Après manger je suis allée promener mon chien (Olivier avait raison...) dans les rues et jusqu'à la plage. Il fait encore doux à cette époque de l'année et il y avait un petit peu de monde sur le sable. Entre autres un couple d'amoureux qui avaient l'air trop bien...ils faisaient plaisir à voir. Mais je me suis dit que moi aussi quelques jours avant, avec Olivier, on devait faire plaisir à voir. Et ce n'était qu'apparence, du moins de mon côté.
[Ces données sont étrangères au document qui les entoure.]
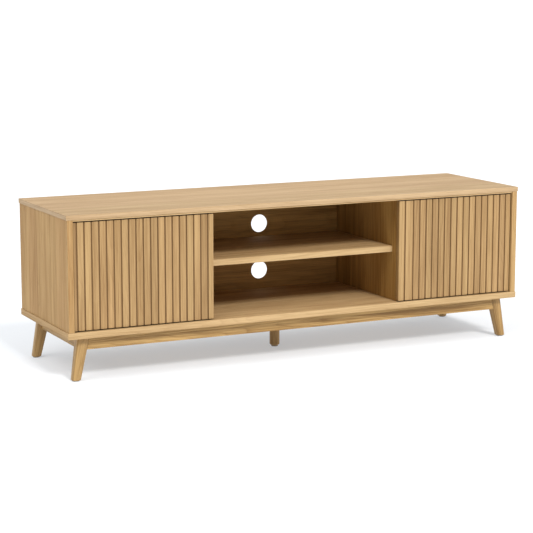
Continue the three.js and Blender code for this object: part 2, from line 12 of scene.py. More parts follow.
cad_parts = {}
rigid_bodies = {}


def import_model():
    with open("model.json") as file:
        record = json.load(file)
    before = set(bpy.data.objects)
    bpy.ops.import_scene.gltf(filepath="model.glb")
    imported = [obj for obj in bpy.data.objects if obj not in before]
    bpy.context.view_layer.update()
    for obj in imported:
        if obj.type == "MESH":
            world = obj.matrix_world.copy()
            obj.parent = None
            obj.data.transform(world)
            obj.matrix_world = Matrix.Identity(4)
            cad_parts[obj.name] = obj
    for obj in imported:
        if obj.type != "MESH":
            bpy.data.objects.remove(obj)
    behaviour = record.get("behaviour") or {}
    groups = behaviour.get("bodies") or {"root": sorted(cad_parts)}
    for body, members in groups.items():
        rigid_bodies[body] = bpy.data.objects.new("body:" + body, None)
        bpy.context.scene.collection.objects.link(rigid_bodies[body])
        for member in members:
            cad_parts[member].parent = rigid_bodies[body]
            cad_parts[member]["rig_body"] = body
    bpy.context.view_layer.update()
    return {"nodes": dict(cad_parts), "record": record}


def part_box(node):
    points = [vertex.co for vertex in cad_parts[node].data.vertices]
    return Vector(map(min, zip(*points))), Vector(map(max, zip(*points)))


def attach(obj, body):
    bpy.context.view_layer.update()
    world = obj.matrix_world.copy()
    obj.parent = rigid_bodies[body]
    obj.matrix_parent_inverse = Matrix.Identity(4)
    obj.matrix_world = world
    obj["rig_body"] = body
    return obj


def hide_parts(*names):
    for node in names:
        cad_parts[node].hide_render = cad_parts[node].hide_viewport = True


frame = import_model()

MM = 0.001
AXES = {"X": 0, "Y": 1, "Z": 2}

# ---------------------------------------------------------------- sizes

BOARD_EASE = 0.8 * MM              # sanded edge of a veneered board
SOLID_EASE = 1.6 * MM              # rounded edge of a solid oak rail
SHEET_METAL_EASE = 0.3 * MM
PLASTIC_EASE = 0.8 * MM
SHORTEST_EASED_EDGE = 9 * MM       # shorter edges belong to holes and fitted ends
SHORTEST_RAIL_EDGE = 100 * MM      # the same for rails
EASED_ANGLE = math.radians(40)     # edges that turn more than this are eased
SHARP_ANGLE = math.radians(35)     # edges that turn more than this are shaded sharp
RIM_ANGLE = math.radians(60)       # the rims of a flat board and its holes turn more than this
FLAT_ANGLE = math.radians(0.5)     # faces that turn less than this are one face
CAD_WELD = 0.01 * MM               # corners closer than this are one corner
TURNED_WELD = 0.001 * MM           # the same for a turned shape
FACING = 0.7                       # a face looks along an axis if its normal has more of it

GROOVE_DEPTH = 3 * MM
SLAT_EDGE_RADIUS = 1.2 * MM
SLAT_ARC_STEPS = 5
SLAT_END_EASE = 0.8 * MM
SLAT_END_TILT = 0.3                # faces that look up or down more than this are a slat's end
GROOVE_MATCH = 0.05 * MM           # how close to the grooves' depth a corner of their floor lies
SLAT_SURFACE = 0.1 * MM            # how close to a surface the middle of its faces lies

LEG_TOP = 40 * MM
LEG_FOOT = 28 * MM
LEG_CORNER_SHARE = 0.3             # of the leg's width, for the rounding of each corner
LEG_CORNER_STEPS = 8
LEG_FOOT_EASE = 1.2 * MM
CENTRE_LEG_CHAMFER = 5 * MM
CENTRE_LEG_SOFTENING = 0.6 * MM

CABLE_HOLE_RADIUS = 30 * MM
HOLE_STEPS = 96
HOLE_EASE = 0.35 * MM
TURNED_STEPS = 48
PIN_STEPS = 24
ROUNDING_STEPS = 5

GLIDE_ROUNDING = 0.9 * MM
PIN_ROUNDING = 0.6 * MM
PLUNGER_ROUNDING = 1.6 * MM
STRIKE_ROUNDING = 0.3 * MM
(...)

Alors j'ai repensé à Olivier et je me suis mise à pleurer. C'était pas de la tristesse, plutôt du soulagement. Mais quand même j'ai eu le même type d'images en pensant à lui que les images qui défilaient dans ma tête quand ma soeur est partie il y a deux ans. Des images, des flashs, des sourires, des bons moments. Tout ça c'est le temps qui passe, et il n'y a rien qui me fasse plus horreur que le temps qui passe. Encore une page de tournée. Je me chantais dans ma tête la chanson " j'ai tout oublié quand tu m'as oublié ". J'aime pas ce genre de chanson, et j'aime pas le chanteur. Mais hier soir je me la suis chantée et je me suis rendue compte que j'étais désormais pareille. Dans quelques semaines Olivier m'aura oubliée. Et là j'étais à promener mon chien toute seule comme une conne sur cette plage. J'avais le cafard. C'est clair, on n'est pas fait pour vivre seul.